Clearly $f \equiv 0$ is a solution. Henceforth assume that there exist $x \in \mathbb{R}$ such that $f(x) \neq 0$. Choose $y$ such that $f(y) \neq 0$. $P(0,y,\frac{a}{f(y)}) \implies f(a)=f(0)+a$. It follows that $f(x)=x+c$ for all $x$ for some constant $c$. We may easily check that all functions of this form are solutions. $\therefore f \equiv 0$ or $f(x) = x+c$ for some constant $c \in \mathbb{R}$.

The only solutions are $f\equiv 0$ and $f(x) = x + c$ for some constant $c$, which obviously work. Now we show they are the only solutions. Suppose that $f$ wasn't identically zero.
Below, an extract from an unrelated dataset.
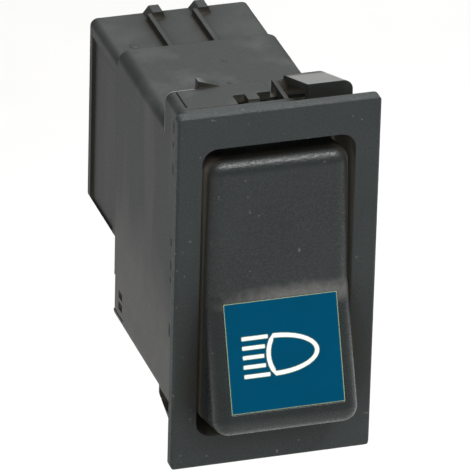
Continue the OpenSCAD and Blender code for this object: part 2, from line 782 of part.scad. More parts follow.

Note that $zf(y)$ is surjective over reals, so we have \[ f(x+y) = f(x) + y \forall x,y \in \mathbb R\] Setting $x = 0$ gives $f(y) = y + f(0) \forall y \in \mathbb R$, and we are done by setting $c = f(0)$.
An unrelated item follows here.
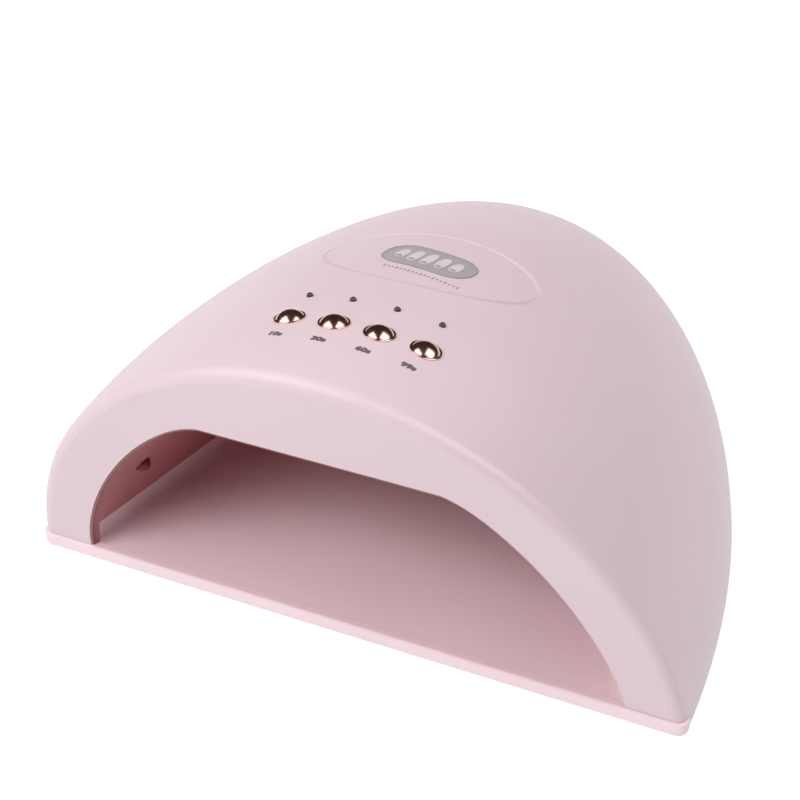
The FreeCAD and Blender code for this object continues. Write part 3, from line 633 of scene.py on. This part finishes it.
def make_lights():
    """Softboxes, cards that show only in the metal, and fills that don't show in it."""
    area_light("key_softbox", -72.0, 48.0, 0.95, (0.90, 0.80), 2.6, SOFTBOX_TINT)
    area_light("right_softbox", 76.0, 50.0, 0.95, (0.80, 0.80), 2.25, SOFTBOX_TINT)
    area_light("left_card", -66.0, 46.0, 0.95, (0.80, 0.80), 2.6, lighting=False)
    area_light("right_card", 62.0, 48.0, 0.95, (0.80, 0.80), 2.6, lighting=False)
    area_light("front_fill", -40.0, 44.0, 1.2, (0.6, 0.4), 6.9, reflected=False)
    area_light("high_fill", 0.0, 62.0, 1.1, (0.6, 0.5), 1.2, reflected=False)
    area_light("back_left_fill", -140.0, 50.0, 1.1, (0.9, 0.8), 2.5, reflected=False)
    area_light("back_right_fill", 140.0, 50.0, 1.1, (0.9, 0.8), 4.05, reflected=False)


def make_floor():
    mesh = bpy.data.meshes.new("floor")
    corners = [(x * FLOOR_HALF, y * FLOOR_HALF, FLOOR_Z)
               for x, y in ((-1, -1), (1, -1), (1, 1), (-1, 1))]
    mesh.from_pydata(corners, [], [(0, 1, 2, 3)])
    floor = bpy.data.objects.new("floor", mesh)
    bpy.context.scene.collection.objects.link(floor)
    r = Recipe("floor_white")
    r.colour(r.mix(r.spread(r.noise(3.0, 3.0), 0.0, 1.0), (0.23, 0.23, 0.23), (0.21, 0.21, 0.21)))
    r.roughness(r.spread(r.noise(40.0, 3.0), 0.7, 0.85))
    r.set(Emission_Color=(1.0, 1.0, 1.0, 1.0), Emission_Strength=FLOOR_GLOW)
    mesh.materials.append(r.material)


# ---------------------------------------------------------------- put together
bpy.context.scene.view_settings.view_transform = "Standard"
make_camera()
make_world()
make_lights()
make_floor()
dress_nodes(make_materials())
DOME_TREE = surface_tree("outer_shell")
BADGE_TREE = surface_tree("badge_plate")
INK = print_ink("timer_ink", (0.17, 0.12, 0.14), (0.13, 0.09, 0.11))
PALE = print_ink("badge_pale", (0.66, 0.62, 0.64), (0.61, 0.57, 0.59))
DARK = print_ink("badge_dark", (0.35, 0.31, 0.33), (0.30, 0.265, 0.285))
RIM = print_ink("badge_rim", (0.41, 0.375, 0.393), (0.37, 0.335, 0.352))
make_timer_numbers(DOME_TREE, INK)
make_badge_marks(DOME_TREE, BADGE_TREE, PALE, DARK, RIM)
now it's obvious that $ f(x)=0 $ is one of the our solutions then let's search for others Let $P(x,y,z)$ be assertion from our function we can see that it's surjective Now there exist some u that $f(u)\neq 0$ now let's look $P(x,u,\frac{x}{f(u)}) \rightarrow f(2x)=f(x)+x $ now we can se that $f(2x)-f(x)=x$ which means that it's const now for some c we can say that $f(x)=x+c$ and the solution is $\boxed{f(x)=0} \land \boxed{f(x)=x+c}$

First of all, it's obvious that $f(x) \equiv 0$ is a solution since $$ 0=0+0 $$Let us assume, from now on, that $f(x) \not \equiv 0$; that is, there exists a number $x_0$ such that $f(x_0)=y_0 \neq 0$. Substituting in the original expression for $x=0, y=x_0, z$, we get $$ f(0+zf(x_0)) = zf(x_0) + f(0)$$Since we can make $z$ take on any value, we can make $zf(x_0)$ take on any value and therefore $f(x)=x+f(0)$ or we have the final solutions $f(x) \equiv 0$ or $f(x) \equiv x+c$ for any constant $c$.